Lebih lanjut, Steven menceritakan kondisi terkini soal produk yang dijual oleh pelaku usaha Pertashop yang mayoritas hanya menjual produk tunggal BBM non-subsidi RON 92 Pertamax.

Meski mendapat rekomendasi untuk menjual bright gas dan pelumas, lokasi Pertashop yang berada di wilayah perkampungan menjadi tak  relevan dengan pangsa pasar.

Adapun harga isi ulang elpiji bright gas 5,5 kg dan 12 kg turun per 26 Juni 2023. Pada produk bright gas 5,5 kg, harga isi ulang menjadi Rp 89.000 per tabung. Sedangkan untuk isi ulang produk bright gas 12 kg turun menjadi Rp 204.000. Nominal tersebut jauh lebih tinggi dari rata-rata tarif isi ulang elpiji 3 kg seharga Rp 21.000 sampai Rp 23.000 per tabung. 

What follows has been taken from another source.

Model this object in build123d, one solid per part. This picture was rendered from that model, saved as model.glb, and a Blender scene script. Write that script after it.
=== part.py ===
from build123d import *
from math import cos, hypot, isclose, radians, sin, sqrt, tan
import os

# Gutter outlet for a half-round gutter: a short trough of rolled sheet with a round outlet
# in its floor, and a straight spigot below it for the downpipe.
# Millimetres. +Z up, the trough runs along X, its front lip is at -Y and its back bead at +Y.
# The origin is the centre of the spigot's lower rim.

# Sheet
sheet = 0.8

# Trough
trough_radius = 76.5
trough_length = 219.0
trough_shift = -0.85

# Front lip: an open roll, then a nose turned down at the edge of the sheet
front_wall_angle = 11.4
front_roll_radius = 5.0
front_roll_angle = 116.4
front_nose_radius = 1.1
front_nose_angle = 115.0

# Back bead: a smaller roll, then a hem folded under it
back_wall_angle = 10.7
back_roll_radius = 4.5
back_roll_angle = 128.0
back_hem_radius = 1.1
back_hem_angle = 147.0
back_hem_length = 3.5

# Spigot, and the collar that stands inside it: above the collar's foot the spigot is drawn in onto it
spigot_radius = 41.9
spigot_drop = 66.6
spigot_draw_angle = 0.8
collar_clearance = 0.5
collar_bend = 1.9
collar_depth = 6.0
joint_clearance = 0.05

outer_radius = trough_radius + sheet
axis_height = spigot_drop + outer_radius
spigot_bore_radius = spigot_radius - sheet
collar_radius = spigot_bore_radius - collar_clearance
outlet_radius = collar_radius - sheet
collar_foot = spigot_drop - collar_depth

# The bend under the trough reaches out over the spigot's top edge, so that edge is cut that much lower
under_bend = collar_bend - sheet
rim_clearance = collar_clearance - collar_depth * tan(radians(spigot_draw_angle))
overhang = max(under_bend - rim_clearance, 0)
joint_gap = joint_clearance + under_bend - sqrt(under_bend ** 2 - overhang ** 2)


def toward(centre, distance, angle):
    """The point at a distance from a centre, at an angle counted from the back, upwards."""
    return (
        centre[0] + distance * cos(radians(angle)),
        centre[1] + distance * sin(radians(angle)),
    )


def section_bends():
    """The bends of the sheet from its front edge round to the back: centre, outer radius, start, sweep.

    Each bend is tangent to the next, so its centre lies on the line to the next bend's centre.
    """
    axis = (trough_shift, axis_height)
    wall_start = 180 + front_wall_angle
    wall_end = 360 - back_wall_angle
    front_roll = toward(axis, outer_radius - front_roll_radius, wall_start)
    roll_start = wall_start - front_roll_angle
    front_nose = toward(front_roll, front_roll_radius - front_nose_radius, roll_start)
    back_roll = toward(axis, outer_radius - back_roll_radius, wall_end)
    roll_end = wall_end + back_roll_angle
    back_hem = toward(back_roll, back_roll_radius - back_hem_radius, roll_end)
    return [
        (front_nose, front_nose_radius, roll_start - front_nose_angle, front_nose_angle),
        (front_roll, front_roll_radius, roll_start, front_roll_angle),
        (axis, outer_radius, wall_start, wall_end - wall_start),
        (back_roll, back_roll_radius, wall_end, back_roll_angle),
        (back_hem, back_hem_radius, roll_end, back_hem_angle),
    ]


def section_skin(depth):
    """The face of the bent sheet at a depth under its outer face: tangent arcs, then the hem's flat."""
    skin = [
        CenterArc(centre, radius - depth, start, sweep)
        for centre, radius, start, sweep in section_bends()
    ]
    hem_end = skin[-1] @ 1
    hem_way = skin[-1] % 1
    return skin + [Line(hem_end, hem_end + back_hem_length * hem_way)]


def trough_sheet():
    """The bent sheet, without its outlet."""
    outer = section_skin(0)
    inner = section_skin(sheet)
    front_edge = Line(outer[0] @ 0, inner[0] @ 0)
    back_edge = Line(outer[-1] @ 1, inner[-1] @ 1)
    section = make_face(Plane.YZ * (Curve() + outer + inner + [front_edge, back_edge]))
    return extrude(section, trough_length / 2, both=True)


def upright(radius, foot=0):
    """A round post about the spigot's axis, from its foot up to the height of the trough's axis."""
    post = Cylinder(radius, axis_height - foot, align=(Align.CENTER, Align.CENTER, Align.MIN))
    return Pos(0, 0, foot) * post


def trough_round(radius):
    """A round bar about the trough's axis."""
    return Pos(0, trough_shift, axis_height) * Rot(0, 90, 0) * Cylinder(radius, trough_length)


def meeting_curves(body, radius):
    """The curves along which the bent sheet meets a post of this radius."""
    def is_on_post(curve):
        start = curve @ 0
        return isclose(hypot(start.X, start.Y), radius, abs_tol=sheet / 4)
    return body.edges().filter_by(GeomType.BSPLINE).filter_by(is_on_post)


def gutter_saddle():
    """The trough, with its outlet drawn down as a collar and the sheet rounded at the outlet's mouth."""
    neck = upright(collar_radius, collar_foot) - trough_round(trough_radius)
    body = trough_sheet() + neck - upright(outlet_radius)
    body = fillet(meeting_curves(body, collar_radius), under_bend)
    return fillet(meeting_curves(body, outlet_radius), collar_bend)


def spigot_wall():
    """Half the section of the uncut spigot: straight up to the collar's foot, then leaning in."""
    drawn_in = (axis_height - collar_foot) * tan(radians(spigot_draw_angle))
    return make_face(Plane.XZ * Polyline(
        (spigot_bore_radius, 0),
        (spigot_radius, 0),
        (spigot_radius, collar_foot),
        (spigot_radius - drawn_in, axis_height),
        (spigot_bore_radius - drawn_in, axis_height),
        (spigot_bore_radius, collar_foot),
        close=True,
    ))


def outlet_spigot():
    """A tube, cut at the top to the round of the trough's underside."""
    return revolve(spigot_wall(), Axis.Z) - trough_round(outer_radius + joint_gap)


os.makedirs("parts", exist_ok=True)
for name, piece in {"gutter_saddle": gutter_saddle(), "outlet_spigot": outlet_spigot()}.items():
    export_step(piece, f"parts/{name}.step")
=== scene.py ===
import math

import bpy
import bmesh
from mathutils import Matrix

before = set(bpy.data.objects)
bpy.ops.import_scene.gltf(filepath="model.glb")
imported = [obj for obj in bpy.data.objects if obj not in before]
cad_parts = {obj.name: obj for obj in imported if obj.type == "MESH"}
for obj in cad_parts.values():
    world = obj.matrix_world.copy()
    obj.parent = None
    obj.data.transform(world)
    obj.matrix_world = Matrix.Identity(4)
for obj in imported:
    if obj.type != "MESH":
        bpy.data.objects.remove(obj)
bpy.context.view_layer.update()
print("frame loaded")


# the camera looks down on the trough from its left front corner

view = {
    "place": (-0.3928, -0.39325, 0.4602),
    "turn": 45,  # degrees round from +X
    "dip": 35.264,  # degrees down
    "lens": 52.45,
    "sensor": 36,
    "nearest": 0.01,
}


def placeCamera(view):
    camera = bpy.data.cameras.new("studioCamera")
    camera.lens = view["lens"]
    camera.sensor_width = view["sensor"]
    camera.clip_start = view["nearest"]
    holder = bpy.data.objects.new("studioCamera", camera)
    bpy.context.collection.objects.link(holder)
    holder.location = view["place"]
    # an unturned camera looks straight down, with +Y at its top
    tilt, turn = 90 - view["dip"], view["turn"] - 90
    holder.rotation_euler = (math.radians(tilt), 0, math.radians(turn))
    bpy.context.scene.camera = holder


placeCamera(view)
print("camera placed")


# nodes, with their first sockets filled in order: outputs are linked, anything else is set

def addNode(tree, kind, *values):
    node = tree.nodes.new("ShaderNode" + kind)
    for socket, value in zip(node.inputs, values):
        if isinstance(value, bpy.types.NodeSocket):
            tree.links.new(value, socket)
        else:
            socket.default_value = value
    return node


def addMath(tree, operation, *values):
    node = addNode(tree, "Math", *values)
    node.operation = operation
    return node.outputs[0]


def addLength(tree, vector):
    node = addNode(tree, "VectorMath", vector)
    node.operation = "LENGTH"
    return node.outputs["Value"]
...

"Bright gas itu tidak laku. Bagaimana kami mau menawarkan produk untuk kalangan atas sementara lokasi Pertashop kami berada di daerah terpencil yang taraf ekonominya lebih rendah ketimbang masyarakat kota," ujar Steven.

Di sisi lain, Steven menjalaskan, anggota HPMI rata-rata dapat menjual 200 liter Pertamax per hari atau 6.000 liter bulan. Dengan harga jual Rp 12.400 per liter, pelaku usaha dapat memperoleh laba kotor Rp 5,1 juta dari hasil marjin perjualan Pertamax senilai Rp 850 per liter.

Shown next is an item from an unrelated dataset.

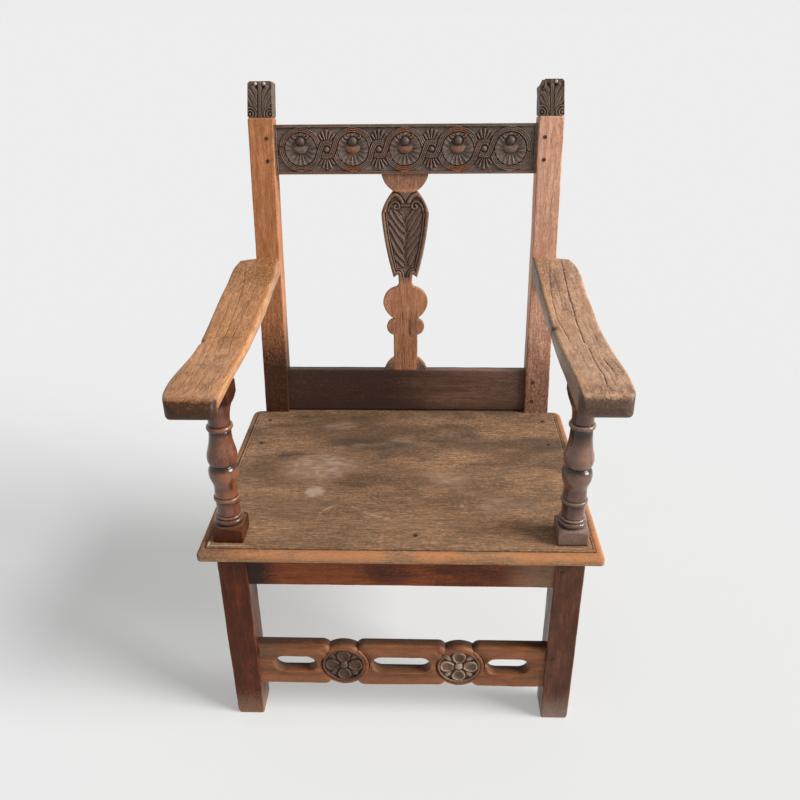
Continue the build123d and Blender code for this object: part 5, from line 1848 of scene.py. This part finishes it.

Dari omzet Rp 5,1 juta tersebut, pelaku usaha hanya menerima laba sejumlah Rp 1,2 juta per bulan setelah terpotong biaya operasional bulanan seperti upah operator, pajak reklamet, sewa tempat, hingga biaya listrik dan air.

Atas kondisi tersebut, HPMPI berharap disparitas harga BBM Pertamax dan Pertalite dipatok maksimal Rp 1.500 per liter untuk semua wilayah di Indonesia.

"Dari nilai investasi hampir Rp 600 juta, kami cuma punya keuntungan bersih Rp 1,2 juta. Untuk balik modal saja tidak bisa dan untuk beli minyak lagi tidak sanggup," ujar Steven.

Dia melanjutkan, pelaku usaha mampu menjual rata-rata 34.000 liter Pertamax saat harga BBM beroktan 92 tersebut masih berada di harga Rp 9.000 per liter pada triwulan pertama 2022.

Volumen penjualan merosot ke angka 24.000 liter saat harga Pertamax mencapai Rp 12.500 per liter pada pertengahan tahun 2022. Kondisi tersebut kembali anjlok saat harga Pertamax berada di angka Rp 13.300 pada Januari- Maret 2023 dengan realisasi total penjualan 14.000 liter.